Now it’s crucial to ensure that new marine protected areas (MPAs) created under 30x30 plans are resilient and robust. Many current “protections” fail to adequately safeguard nature. For example, allowing bottom trawling and other destructive industrial fishing activities in MPAs makes a mockery of their intended purpose. We can’t afford to continue making the same mistake.
Vessels dragging vast weighted nets along the seabed, scooping up enormous amounts of marine life, turn many ocean floors into lifeless deserts. This unselective fishing picks up everything from turtles to centuries-old coral reefs.
In New Zealand, between just 2018 and 2019, 1,515-4,769 tonnes of coral were destroyed on the seabed by bottom trawling. Wildlife is wiped out, and livelihoods in coastal communities often rapidly follow.
When it comes to waters of the European Union, 12% are designated as MPAs, but less than 1% of the marine area is strictly protected. The protections are also clearly not working — bottom trawling takes place more in MPAs than in non-protected areas in the EU. Meanwhile, bottom trawling and dredging took place in 97% of the United Kingdom’s MPAs in 2019.

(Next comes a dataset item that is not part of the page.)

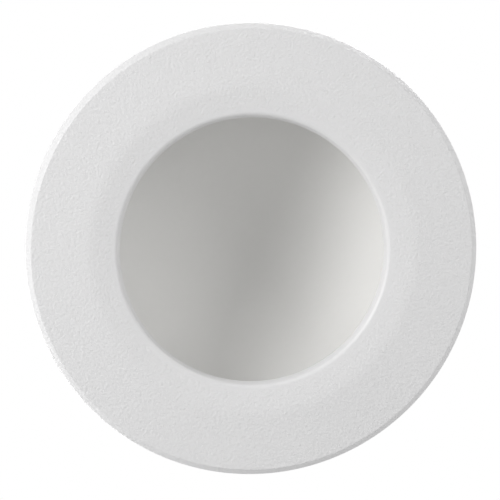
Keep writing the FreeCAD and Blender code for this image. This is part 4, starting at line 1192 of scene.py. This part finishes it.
@dataclass
class DriverBox(SubAssembly):
    """The plastic box on the housing, with the driver board and everything that stands on it."""

    edges: Mapping[str, float] = edge_widths(
        driver_case=0.4,
        driver_cover=0.4,
        case_screws=0.15,
        cover_screws=0.15,
        case_grommet=0.2,
        driver_board=0.12,
        driver_board_screws=0.12,
        transformer=0.3,
        power_chips=0.2,
        output_plug=0.25,
    )
    can_sides: int = 72
    can_round: float = 0.5 * MM
    can_rim: float = 0.9 * MM
    can_sink: float = 0.15 * MM
    groove: float = 0.45 * MM
    groove_level: float = 1.8 * MM
    score: float = 0.12 * MM
    choke_wire: float = 0.3 * MM
    choke_turns: int = 9
    choke_sweep: float = 125.0
    choke_foot: float = 0.8 * MM
    coil_wire: float = 0.3 * MM
    coil_turns: int = 4
    coil_reach: float = 5.65 * MM
    coil_length: float = 2.5 * MM

    def _beside(self, piece: Piece, slot: str) -> Piece:
        """Finishes a piece that belongs to another and rides with the light.

        Args:
            piece: The piece.
            slot: Its finish.

        Returns:
            The piece.
        """
        self.shop.paint(piece, slot)
        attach(piece, "light")
        return piece

    def _can(self, name: str, outline: Sequence[Point], middle: Point) -> Piece:
        """Turns a small piece about an upright line of its own."""
        return self.shop.turned(name, outline, self.can_sides, middle)

    def capacitor(self, node: str) -> list[Piece]:
        """Turns a can in its shrunk sleeve, crimped near the foot, with a scored metal top.

        Args:
            node: The constructed can that it stands for.

        Returns:
            The sleeve and the top.
        """
        low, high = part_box(node)
        middle = ((low[0] + high[0]) / 2, (low[1] + high[1]) / 2)
        radius, foot, top = (high[0] - low[0]) / 2, low[2], high[2]
        waist, half, rim = foot + self.groove_level, self.groove, radius - self.can_rim
        corners = [
            (0.0, foot),
            (radius, foot),
            (radius, waist - half),
            (radius - self.groove, waist - half / 2),
            (radius - self.groove, waist + half / 2),
            (radius, waist + half),
            (radius, top),
            (rim, top),
            (rim, top - self.can_sink),
            (0.0, top - self.can_sink),
        ]
        rounds = dict.fromkeys((1, 6), self.can_round) | dict.fromkeys((2, 3, 4, 5, 7), self.score)
        sleeve = self.settle(self._can(f"{node}_sleeve", soften(corners, rounds), middle), node)
        skin = top - self.can_sink / 2
        disc = [(0.0, top - 2 * self.can_sink), (rim, top - 2 * self.can_sink), (rim, skin), (0.0, skin)]
        cover = self._can(f"{node}_top", disc, middle)
        long, thin = 0.8 * rim, self.score
        for across, along in ((long, thin), (thin, long)):
            start = Vector((middle[0] - across, middle[1] - along, skin - self.can_sink / 2))
            end = Vector((middle[0] + across, middle[1] + along, top))
            self.shop.cut(cover, [self.shop.cutter(start, end)])
        return [sleeve, self._beside(cover, "zinc_steel")]

    def choke(self) -> list[Piece]:
        """Winds the choke: a ring core on a foot, with a winding on each half.

        Returns:
            The core, the foot and the windings.
        """
        low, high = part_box("emc_choke")
        middle = (Vector(low) + Vector(high) + Vector((0.0, 0.0, self.choke_foot))) / 2
        thick = (high[2] - low[2] - self.choke_foot) / 2
        major = (high[0] - low[0]) / 2 - thick
        core = thick - 2 * self.choke_wire
        section = [(major + x, middle.z + y) for x, y in around(core, 0.0, 32)]
        ring = self.settle(self.shop.turned("emc_choke_core", section, 96, middle.xy[:]), "emc_choke")
        disc = [(0.0, low[2]), (major, low[2]), (major, middle.z - core), (0.0, middle.z - core)]
        disc = soften(disc, {1: self.score, 2: self.score})
        foot = self._can("emc_choke_foot", disc, middle.xy[:])
        pieces = [ring, self._beside(foot, "chip_black")]
        sweep, reach = math.radians(self.choke_sweep), core + self.choke_wire
        count = 24 * self.choke_turns
        for half in range(2):
            line = []
            for k in range(count + 1):
                angle = math.pi * half + sweep * (k / count - 0.5)
                turn = 2 * math.pi * self.choke_turns * k / count
                out = major + reach * math.cos(turn)
                point = (out * math.cos(angle), out * math.sin(angle), reach * math.sin(turn))
                line.append(middle + Vector(point))
            line = [Vector((*line[0].xy, low[2])), *line, Vector((*line[-1].xy, low[2]))]
            winding = self.shop.wire(f"emc_choke_winding_{half + 1}", line, self.choke_wire, 10)
            pieces.append(self._beside(winding, "wire_brown"))
        return pieces

    def coil_ends(self) -> list[Piece]:
        """Lays the turns of wire that stand out at both ends of the transformer's core.

        Returns:
            The two coil ends.
        """
        low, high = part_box("transformer")
        level, count = (low[2] + high[2]) / 2, 40 * self.coil_turns
        pieces = []
        starts = (low[1] + self.coil_wire, high[1] - self.coil_wire - self.coil_length)
        for number, start in enumerate(starts, 1):
            line = []
            for k in range(count + 1):
                turn = 2 * math.pi * self.coil_turns * k / count
                across, up = self.coil_reach * math.cos(turn), self.coil_reach * math.sin(turn)
                line.append(Vector((across, start + self.coil_length * k / count, level + up)))
            coil = self.shop.wire(f"transformer_coil_{number}", line, self.coil_wire, 12)
            pieces.append(self._beside(coil, "wire_brown"))
        return pieces

    def build(self) -> list[Piece]:
        """Makes the wound and turned parts and dresses the rest."""
        cans = [*self.capacitor("input_capacitor"), *self.capacitor("output_capacitor")]
        return [*cans, *self.choke(), *self.coil_ends(), *super().build()]


@dataclass
class MainsSide(SubAssembly):
    """The wiring room at the box's end: terminals, release buttons, wires, cable clamp and hinged lid."""

    edges: Mapping[str, float] = edge_widths(
        terminal_block=0.3,
        release_button_1=0.3,
        release_button_2=0.3,
        release_button_3=0.3,
        live_wire=0.0,
        neutral_wire=0.0,
        earth_wire=0.0,
        inlet_grommet=0.3,
        cable_clamp=0.35,
        clamp_screws=0.15,
        terminal_lid=0.4,
        lid_pin=0.15,
    )


@dataclass
class CeilingClip(SubAssembly):
    """One spring clip that folds up to pass the ceiling's hole and then pulls the trim ring up."""

    number: int = 1
    half_turn: bool = False
    axis_out: float = 73.5 * MM
    axis_level: float = 17.0 * MM
    coil: float = 3.0 * MM
    wire: float = 0.5 * MM
    pitch: float = 1.7 * MM
    turns: float = 5.0
    leg_up: float = 6.0 * MM
    leg_out: float = 8.0 * MM
    arm_angle: float = 40.5
    steps_per_turn: int = 40

    def spring_line(self) -> list[Vector]:
        """The spring's middle line: down the bracket, round the pin and out along the arm.

        Returns:
            Points along the wire.
        """
        lean = math.radians(self.arm_angle)
        half = self.turns * self.pitch / 2
        sweep = 2 * math.pi * self.turns + math.pi / 2 - lean
        count = round(self.steps_per_turn * sweep / (2 * math.pi))
        line = [Vector((-self.coil, -half, self.leg_up * (1 - k / 4))) for k in range(4)]
        for k in range(count + 1):
            angle = math.pi + sweep * k / count
            across, up = self.coil * math.cos(angle), self.coil * math.sin(angle)
            line.append(Vector((across, half * (2 * k / count - 1), up)))
        way = Vector((math.cos(lean), 0.0, -math.sin(lean)))
        line += [line[-1] + way * (self.leg_out * k / 4) for k in range(1, 5)]
        middle = Vector((self.axis_out, 0.0, self.axis_level))
        return [self._turned(point + middle) for point in line]

    def _turned(self, point: Vector) -> Vector:
        """A point of the first clip, moved to this clip."""
        return Vector((-point.x, -point.y, point.z)) if self.half_turn else point

    def build(self) -> list[Piece]:
        """Winds the spring and dresses the rest.

        Returns:
            The finished pieces.
        """
        name = f"clip_{self.number}"
        spring = self.shop.wire(f"{name}_spring_wound", self.spring_line(), self.wire)
        self.settle(spring, f"{name}_spring", rides=False)
        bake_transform(spring)
        self.edges = {
            f"{name}_bracket": 0.2,
            f"{name}_pin": 0.15,
            f"{name}_screws": 0.12,
            f"{name}_arm": 0.2,
            f"{name}_foot": 0.3,
        }
        return [spring, *super().build()]


@dataclass(frozen=True)
class Softbox:
    """A soft studio lamp, aimed at the light's middle."""

    name: str
    lean: float
    turn: float
    size: float
    power: float
    distance: float = 1.9

    def build(self) -> None:
        """Hangs the lamp, out of the camera's sight."""
        lamp = bpy.data.lights.new(self.name, "AREA")
        lamp.shape, lamp.size, lamp.energy = "DISK", self.size, self.power
        holder = placed(self.name, lamp)
        place = direction(self.lean, self.turn) * self.distance
        look(holder, place, (-place).to_track_quat("-Z", "Y"))
        holder.visible_camera = False


@dataclass
class Studio:
    """White surroundings, soft lamps, a pale floor far below and the photograph's camera."""

    softboxes: Sequence[Softbox] = (
        Softbox("key_softbox", 62.0, 157.0, 0.8, 19.4),
        Softbox("edge_softbox", 80.0, 145.0, 0.8, 3.4),
        Softbox("key_side_softbox", 62.0, 205.0, 1.0, 4.9),
        Softbox("fill_softbox", 45.0, 345.0, 1.0, 4.7),
        Softbox("fill_side_softbox", 60.0, 35.0, 1.0, 6.5),
        Softbox("rim_softbox", 86.0, 30.0, 0.9, 2.0),
        Softbox("low_softbox", 86.0, 250.0, 0.9, 2.9),
        Softbox("back_softbox", 142.0, 60.0, 1.3, 20.0),
        Softbox("back_fill_softbox", 145.0, 215.0, 1.3, 12.0),
    )
    ambient: float = 0.535
    floor_level: float = -1.7
    floor_half: float = 20.0
    floor_white: float = 0.75
    floor_pale: Colour = (0.46, 0.46, 0.46)
    floor_dull: Colour = (0.44, 0.44, 0.44)
    floor_cloud: float = 0.4
    distance: float = 1.0
    lean: float = 6.5
    lean_towards: float = 137.0
    frame_width: float = 0.19862
    picture: int = 500
    sensor: float = 36.0
    aim: Triple = (0.0, 0.0, -5.5 * MM)
    offset: Point = (2.45, -0.05)
    clip: Point = (0.01, 50.0)

    def surroundings(self) -> None:
        """A world that is white to the eye and in reflections, and plain soft light otherwise."""
        world = bpy.data.worlds.new("white_room")
        bpy.context.scene.world = world
        tree = NodeTree(world)
        tree.nodes.clear()
        _, seen = tree.light_path()
        plain = {"Color": (1.0, 1.0, 1.0)}
        soft = tree.node("ShaderNodeBackground", inputs=plain | {"Strength": self.ambient})
        white = tree.node("ShaderNodeBackground", inputs=plain | {"Strength": 1.0})
        tree.node("ShaderNodeOutputWorld", inputs={"Surface": tree.choose(seen, soft, white)}, output=None)

    def floor(self) -> None:
        """The pale floor, partly white by itself so that it stays pale far from the lamps."""
        half, level = self.floor_half, self.floor_level
        data = bpy.data.meshes.new("floor")
        corners = [(-half, -half, level), (half, -half, level), (half, half, level), (-half, half, level)]
        data.from_pydata(corners, [], [(0, 1, 2, 3)])
        plane = placed("floor", data)
        paint = Pattern("floor_paint")
        shade = paint.noise(self.floor_cloud, 3.0)
        paint.finish(base_color=paint.blend(shade, self.floor_pale, self.floor_dull), roughness=0.8)
        direct, _ = paint.light_path()
        lit = Signal(paint, paint.shader.outputs[0])
        white = paint.node("ShaderNodeEmission", inputs={"Color": (1.0, 1.0, 1.0), "Strength": 1.0})
        out = next(n for n in paint.nodes if n.type == "OUTPUT_MATERIAL")
        paint.feed(out.inputs["Surface"], paint.choose(direct * self.floor_white, lit, white))
        data.materials.append(paint.material)

    def camera(self) -> None:
        """The photograph's camera: below the light, a little towards the picture's upper left."""
        away = direction(self.lean, self.lean_towards)
        ahead = -away
        right = ahead.cross(Vector((0.0, 1.0, 0.0))).normalized()
        up = right.cross(ahead)
        pixel = self.frame_width / self.picture
        aim = Vector(self.aim) - right * (self.offset[0] * pixel) + up * (self.offset[1] * pixel)
        data = bpy.data.cameras.new("camera")
        data.sensor_width = self.sensor
        data.lens = self.sensor * self.distance / self.frame_width
        data.clip_start, data.clip_end = self.clip
        holder = placed("camera", data)
        turn = Matrix((right, up, away)).transposed().to_quaternion()
        look(holder, aim + away * self.distance, turn)
        bpy.context.scene.camera = holder

    def build(self) -> None:
        """Sets up the whole studio."""
        bpy.context.scene.view_settings.view_transform = "Standard"
        self.surroundings()
        self.floor()
        self.camera()
        for softbox in self.softboxes:
            softbox.build()


def main() -> None:
    """Builds the light one sub-assembly after the other, then its studio."""
    shop = Workshop()
    assemblies: Sequence[SubAssembly] = (
        TrimRing(shop),
        Reflector(shop),
        LightRing(shop),
        RearHousing(shop),
        DriverBox(shop),
        MainsSide(shop),
        CeilingClip(shop, number=1),
        CeilingClip(shop, number=2, half_turn=True),
    )
    for assembly in assemblies:
        for piece in assembly.build():
            log.info("%s: %s", type(assembly).__name__, piece.name)
    Studio().build()


if __name__ == "__main__":
    logging.basicConfig(level=logging.INFO, format="%(message)s")
    main()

These failures are just some examples of a global problem with direct human consequences. Over 100 million people depend on small-scale and subsistence fishing for food resources and livelihoods, often with few alternatives available for income or food.
Bottom trawlers often fish off the coasts of less wealthy nations in direct competition with local fishers, undermining their most basic human rights. Meanwhile, the vast carbon emissions from bottom trawling — an estimated one billion tonnes of carbon per year from the seabed — worsen the accelerating climate crisis around the world.
COP15 and the High Seas Treaty were important steps forward, but the real work starts now. Our Ocean Manifesto provides a policy roadmap to get there. It demands that the High Seas Treaty be ratified as quickly as possible, with the rapid designation of a network of MPAs in areas beyond national jurisdiction.
While the treaty does not directly protect the ocean from existing threats like illegal fishing, overfishing and deep-sea mining, the relevant international bodies, like the International Seabed Authority for deep-sea mining, must echo the spirit of this treaty by taking immediate action to protect the ocean for all humankind.
Meanwhile, swift action to cut the ecological footprint of bottom trawling is sorely needed. Banning it in all MPAs and prohibiting it in those areas which have so far been spared would be a start towards an effective global MPA network. This network should be co-designed with Indigenous peoples and local communities, not just co-managed.
All action must center the rights, leadership, and active participation of local communities, resource users and Indigenous peoples. This should be done to support peoples’ cultural, economic and social rights, but it also improves conservation outcomes, benefiting wildlife, people and the planet all at once.
If world leaders can turn the recent progress on 30x30 into tangible action by their governments, with an unswerving focus on just, effective conservation, we can restore a healthy relationship with nature, support the ocean as it defends us from global heating, and halt the ongoing extinction crisis.